An estimated 866,000 asylum-seekers lodged claims in 2014, a 45 per cent rise from the year before and the highest figure since the start of the war in Bosnia, when the all-time high of nearly 900,000 was recorded, according to the UN’s refugee agency the UNHCR.

“Today, the surge in armed conflicts around the world presents us with similar challenges, in particular the dramatic situation in Syria. Our response has to be just as generous now as it was then,” said U.N. High Commissioner for Refugees António Guterres.

In the European Union, applications for asylum from displaced people increased by 44 per cent to 626,000 last year as civil war continued to ravage Syria, Iraq and the Ukraine.

The overall figure for asylum applicants increased by 191,000 over the previous year, with the number of Syrians rising to 122,800 from 50,000 in 2013, the EU’s statistics agency Eurostat said.

In 2014, Germany registered the highest number of requests within the EU, with 202,700 or 32 per cent of the total.
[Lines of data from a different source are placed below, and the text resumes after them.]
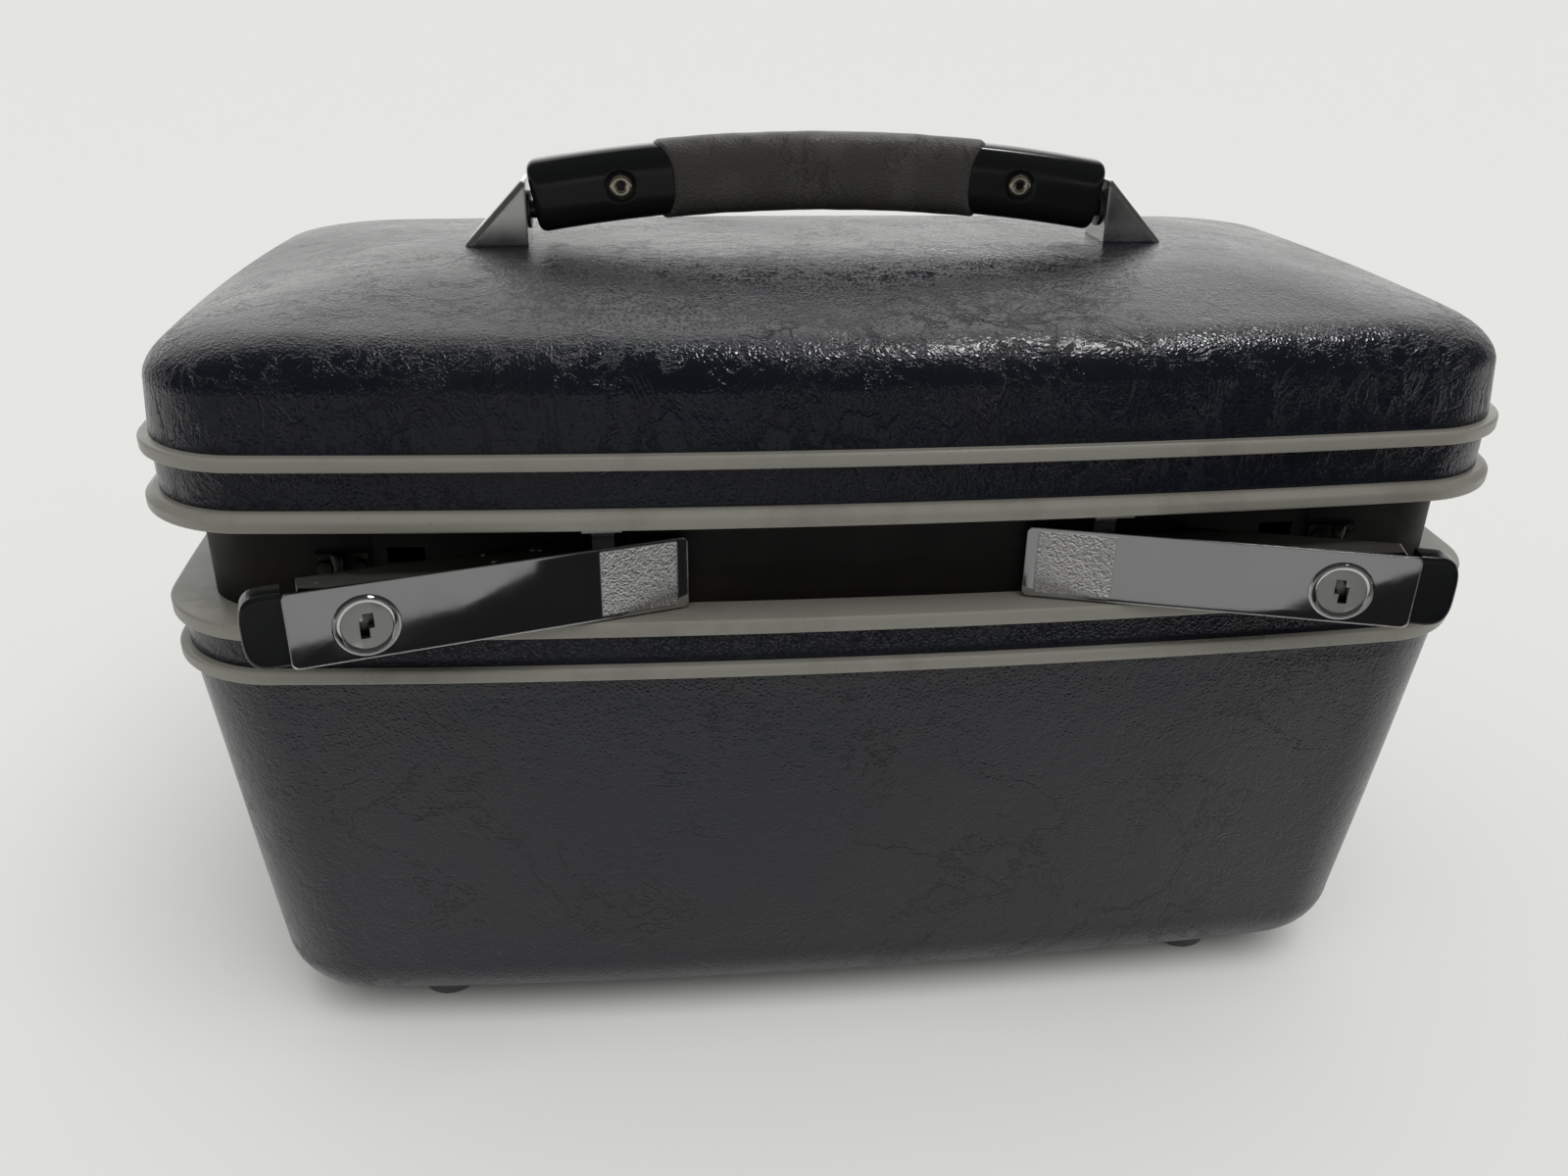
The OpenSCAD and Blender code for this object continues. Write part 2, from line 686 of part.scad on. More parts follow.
module lid_shell() color("#1d212b") cup(lid_levels(0), lid_levels(shell_t));

// The lining follows the shell outside, and has a flat padded ceiling inside
ceiling_z = z_shoulder + 7.5;
ceiling_r = 11;
ceiling_steps = 4;
ceiling_lean = 1.2;
lid_inner = trim_proud + shell_t + lining_t;
function ceiling_levels() = concat(
  [even(lid_inner, flange_top)],
  [for (i = [0:ceiling_steps])
    let (
      a = 90 * i / ceiling_steps,
      o = shoulder_in + shell_t + lining_t + ceiling_lean + ceiling_r * (1 - cos(a))
    )
    level(o, o, ceiling_z - ceiling_r * (1 - sin(a)), lid_corner(o) - 2)]
);
module lid_lining() color("#8d97a6") cup(lid_levels(shell_t), ceiling_levels());

flange_in = channel_depth + 0.5;
rim_slope = 1.7;
module lid_rim() color("#77786f") difference() {
  band([
    [flange_in, z_lid],
    [bead_edge - lid_rim_proud, z_lid],
    [-lid_rim_proud, z_lid + bead_edge],
    [-lid_rim_proud, z_lid_strip - rim_slope],
    [rim_slope - lid_rim_proud, z_lid_strip],
    [trim_proud, z_lid_strip],
    [trim_proud, flange_top],
    [flange_in, flange_top]
  ]);
  for (s = [1, -1]) scale_x(s) hinge_lid_rivet_set(hole = true);
}
module lid_upper_band() color("#77786f") band([
  [trim_proud, z_upper],
  [bead_edge / 2, z_upper],
  [0, z_upper + bead_edge],
  [0, z_upper_top - chamfer],
  [bead_edge, z_upper_top],
  [trim_proud, z_upper_top]
]);

// ---------------------------------------------------------------- mirror

mirror_t = 2;
mirror_rim = 7;
mirror_frame_t = 4;
mirror_lip = 2;
mirror_z = ceiling_z - 1 - mirror_t;
// Plate over the middle of the lid that reaches a distance beyond the mirror
module mirror_plate(reach, z, h) translate([-mirror_l / 2 - reach, -mirror_d / 2 - reach, z])
  cube([mirror_l + 2 * reach, mirror_d + 2 * reach, h]);
module mirror_frame() color("#b7b9bd") difference() {
  mirror_plate(mirror_rim, ceiling_z - mirror_frame_t, mirror_frame_t);
  mirror_plate(0, mirror_z, mirror_frame_t);
  mirror_plate(-mirror_lip, ceiling_z - mirror_frame_t - 1, mirror_frame_t);
}
module mirror_glass() color("#dfe6ea") mirror_plate(-seat_fit, mirror_z, mirror_t);

// ---------------------------------------------------------------- lid stay

// Both stay pivots are at one distance from the hinge axis, so the arm turns at half the
// lid's angle and its slot always lies on the stud
stay_t = 1.2;
stay_gap = 0.3;
arm_x = stay_x - 0.9;
arm_w = 9;
slot_play = 0.1;
slot_over = 0.4;
reach_min = 2 * stay_r * sin(stay_angle) - slot_over;
reach_max = 2 * stay_r * sin(stay_angle + lid_open / 2) + slot_over;
stay_pin_r = 1.8;
stay_head_h = 0.9;
module stay_arm() color("#b9bbbd") difference() {
  translate([-arm_x, stay_y, stay_pivot_z]) rotate([0, 90, 0]) {
    cylinder(r = arm_w / 2, h = stay_t, $fn = fn);
    translate([0, -arm_w / 2, 0]) cube([reach_max, arm_w, stay_t]);
    translate([reach_max, 0, 0]) cylinder(r = arm_w / 2, h = stay_t, $fn = fn);
  }
  translate([-arm_x - 1, stay_y, stay_pivot_z]) rotate([0, 90, 0]) {
    cylinder(r = stay_pin_r + run_fit, h = stay_t + 2, $fn = fn);
    for (u = [reach_min, reach_max])
      translate([u, 0, 0]) cylinder(r = stay_stud_r + slot_play, h = stay_t + 2, $fn = fn);
    translate([reach_min, -stay_stud_r - slot_play, 0])
      cube([reach_max - reach_min, 2 * (stay_stud_r + slot_play), stay_t + 2]);
  }
}
module stay_stud() color("#cfd1d3") translate([0, stay_y, stay_stud_z]) rotate([0, 90, 0]) {
  translate([0, 0, -stay_x - frame_t + tiny])
    cylinder(r = stay_stud_r, h = stay_x - arm_x + frame_t + stay_t + stay_gap, $fn = fn);
  translate([0, 0, -arm_x + stay_t + stay_gap]) button_head(stay_stud_r, stay_head_h);
}
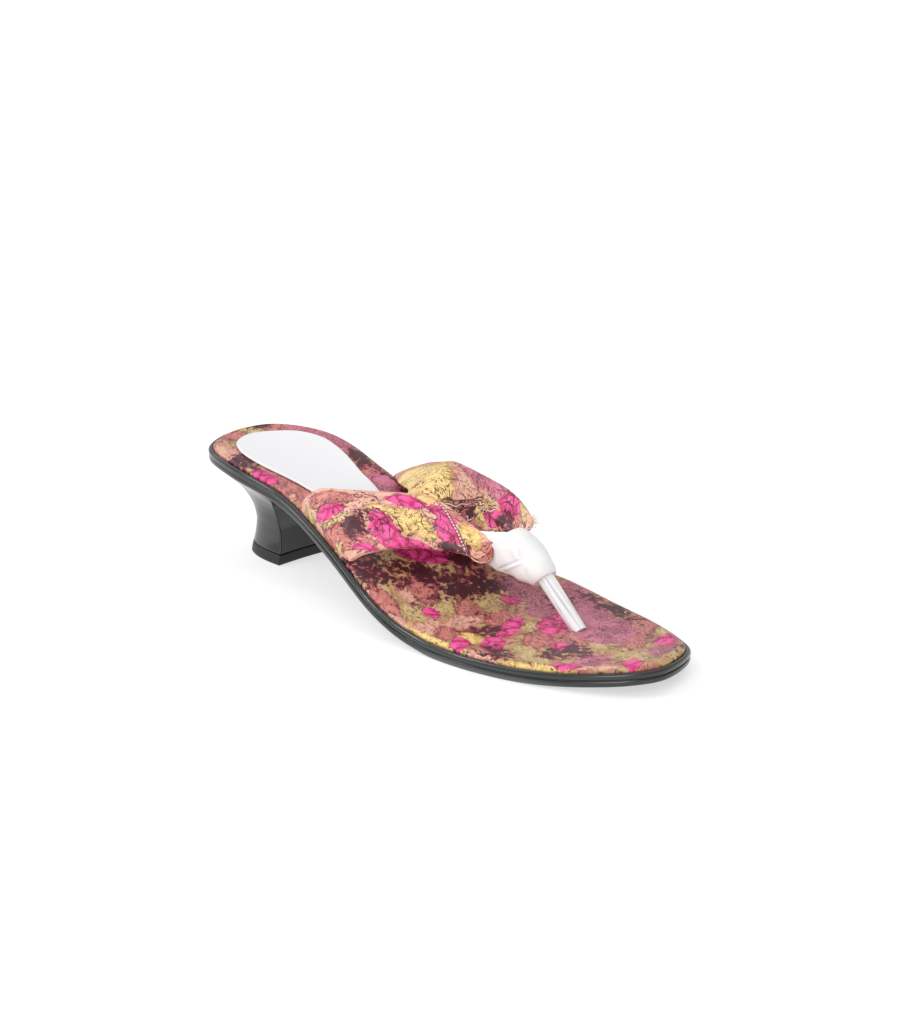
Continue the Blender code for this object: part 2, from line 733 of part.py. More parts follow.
socket = post_piece(
    "post_socket",
    SLEEVE_FOOT_RADIUS + GAP,
    SLEEVE_FOOT_RADIUS + GAP,
    post_start - reach * GAP,
    post_foot + reach * CUT_PAST,
    cutters,
)
for base in (bed, sole):
    boolean(base, socket, "DIFFERENCE")

# Slots in the footbed's edge, where the bands go down into the tray.
slot = BAND_WALL + 2 * GAP
for name, side, (start, end) in (("lateral_slot", -1, LATERAL_SLOT), ("medial_slot", 1, MEDIAL_SLOT)):
    stations = [start + (end - start) * k / SLOT_FACES for k in range(SLOT_FACES + 1)]
    rows = [[tuck(x, side, rise) for x in stations[::side * -1]] for rise in (-2.0, 3.0)]
    cutter = sheet(name, rows, slot, -BAND_WALL / slot, cutters)
    cutter.display_type = "WIRE"
    boolean(bed, cutter, "DIFFERENCE")
wrap_hole = post_piece(
    "wrap_hole",
    SLEEVE_TOP_RADIUS + GAP,
    SLEEVE_TOP_RADIUS + GAP,
    post_top - reach * 3,
    post_end + reach * GAP,
    cutters,
)
for cutter in (clearance, wrap_hole):
    boolean(wrap, cutter, "DIFFERENCE")
finish(wrap, (0.85, 0.85, 0.86), 0.45, "white_satin")
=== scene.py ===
"""The looks of a heeled thong sandal for the right foot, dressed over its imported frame."""

import math

import bmesh
import bpy
import numpy as np
from mathutils import Matrix, Vector


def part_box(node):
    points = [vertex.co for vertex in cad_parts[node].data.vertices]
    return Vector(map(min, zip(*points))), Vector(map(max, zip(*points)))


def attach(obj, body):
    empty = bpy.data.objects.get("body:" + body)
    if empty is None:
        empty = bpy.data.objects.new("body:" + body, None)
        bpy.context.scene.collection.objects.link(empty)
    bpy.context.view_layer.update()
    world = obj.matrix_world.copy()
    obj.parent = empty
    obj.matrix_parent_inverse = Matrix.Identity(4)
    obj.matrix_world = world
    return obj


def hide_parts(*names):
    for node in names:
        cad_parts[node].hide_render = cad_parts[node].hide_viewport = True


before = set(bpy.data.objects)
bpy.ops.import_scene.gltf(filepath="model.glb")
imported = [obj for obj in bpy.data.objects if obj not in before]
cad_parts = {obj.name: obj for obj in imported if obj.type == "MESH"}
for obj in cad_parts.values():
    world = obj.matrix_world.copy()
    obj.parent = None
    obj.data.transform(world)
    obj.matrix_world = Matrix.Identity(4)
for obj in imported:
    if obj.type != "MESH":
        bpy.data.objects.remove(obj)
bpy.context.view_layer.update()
MM = 0.001


# ---------------------------------------------------------------------------------------------------------
# Floor, light and camera. A white paper sweep, a wide softbox overhead, one in front, two strips at the side
# and a pale room. The camera is a long lens a little under a metre away, looking down on the toe from the
# outer side.


def add(tree, kind, settings=None, *values, **inputs):
    """Adds a node with its settings, and fills its live inputs with values or nodes, in order or by name."""
    node = tree.nodes.new(kind)
    for key, value in (settings or {}).items():
        setattr(node, key, value)
    live = [socket for socket in node.inputs if socket.enabled]
    named = {socket.name: socket for socket in reversed(live)}
    filled = [*zip(live, values), *((named[key.replace("_", " ")], value) for key, value in inputs.items())]
    for socket, value in filled:
        if isinstance(value, bpy.types.Node):
            value = next(output for output in value.outputs if output.enabled)
        if isinstance(value, bpy.types.NodeSocket):
            tree.links.new(value, socket)
        else:
            socket.default_value = value
    return node


def colour(code):
    """An sRGB hex colour as linear light, opaque."""
    parts = [int(code[i : i + 2], 16) / 255 for i in (1, 3, 5)]
    return (*(c / 12.92 if c <= 0.04045 else ((c + 0.055) / 1.055) ** 2.4 for c in parts), 1.0)


def new_material(name, **values):
    """A material, its node tree and its Principled shader, whose sockets take the values given by name."""
    material = bpy.data.materials.new(name)
    material.use_nodes = True
    shader = material.node_tree.nodes["Principled BSDF"]
    for key, value in values.items():
        shader.inputs[key.replace("_", " ")].default_value = value
    return material, material.node_tree, shader


def link_object(name, data):
    """An object at the origin, put in the scene."""
    obj = bpy.data.objects.new(name, data)
    bpy.context.scene.collection.objects.link(obj)
    return obj


def direction(azimuth, elevation):
    """The way from the shoe to a place around it, by its azimuth and elevation in degrees."""
    a, e = math.radians(azimuth), math.radians(elevation)
    return Vector((math.sin(a) * math.cos(e), -math.cos(a) * math.cos(e), math.sin(e)))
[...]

It was followed by Sweden with 81,200, or 13 per cent of the total, then Italy with 64,600 or 10 per cent, France with 62,800 or 10 per cent, and Hungary, with 42,800 or seven per cent.

“It should be noted that these five member states registered different trends last year,” a spokesman for Eurostat said.

Compared with 2013, the number of asylum applicants in 2014 more than doubled in Italy, up 143 per cent, and in Hungary, up 126 per cent.

Italy has been most concerned with a wave of migrants making dangerous boat voyages across the Mediterranean, mainly from Libya.

The figure increased by 60 per cent in Germany and 50 per cent in Sweden, but decreased by five per cent in France.

“Compared with the population of each member state, the highest rates of registered applicants were recorded in Sweden,” the Eurostat spokesman said.

There were 8.4 applicants per thousand inhabitants in Sweden, well ahead of Hungary at 4.3, Austria at 3.3, Malta at 3.2, Denmark at 2.6 and Germany at 2.5.

“In contrast, the lowest rates were observed in Portugal, Slovakia and Romania. In 2014, there were 1.2 asylum applicants per thousand inhabitants in the EU,” Eurostat said.

Syria was the main country of origin for asylum seekers last year, followed by war-torn Afghanistan with 41,300, and poverty-stricken Kosovo, with 37,900.

Out of 360,000 decisions taken by member states on asylum requests in 2014, 163,000 were positive, with the status of refugee or temporary protection granted.

Nearly a third of these decisions were taken in favour of Syrians. Many human rights organisations have complained that the EU has taken too few refugees, while countries bordering Syria have admitted some four million people fleeing the war.

But the EU said it was the leading donor to victims of the crisis, providing more than 3.2 billion euros ($US3.7 billion) in humanitarian aid.

Around 1,320 people from Ukraine sought asylum in Sweden last year, compared to 170 applicants in 2013, before the bloody conflict with Russia began – a rise 770 per cent increase.

Overall, the number of Ukrainian asylum seekers in the 28 EU member states ballooned to 14,040 people in 2014 – more than 13 times higher than the number in 2013 at 1,060 applicants, according to data released by Eurostat last week.

The UNHCR said last month that an estimated one million Ukrainians were displaced internally, with many people moving west. Some 600,000 people had sought asylum, many of them in non-EU countries such as Russia, Belarus and Moldova.

But many Ukrainians also applied for asylum in the European Union in 2014, a year that started with a revolution in Kiev and the ousting of the pro-Russian president, Viktor Yanukovych.

Russia then annexed Crimea in March, in a move widely condemned around the world, before propping up separatists fighting bloody battles with Ukrainian forces in the east of the country.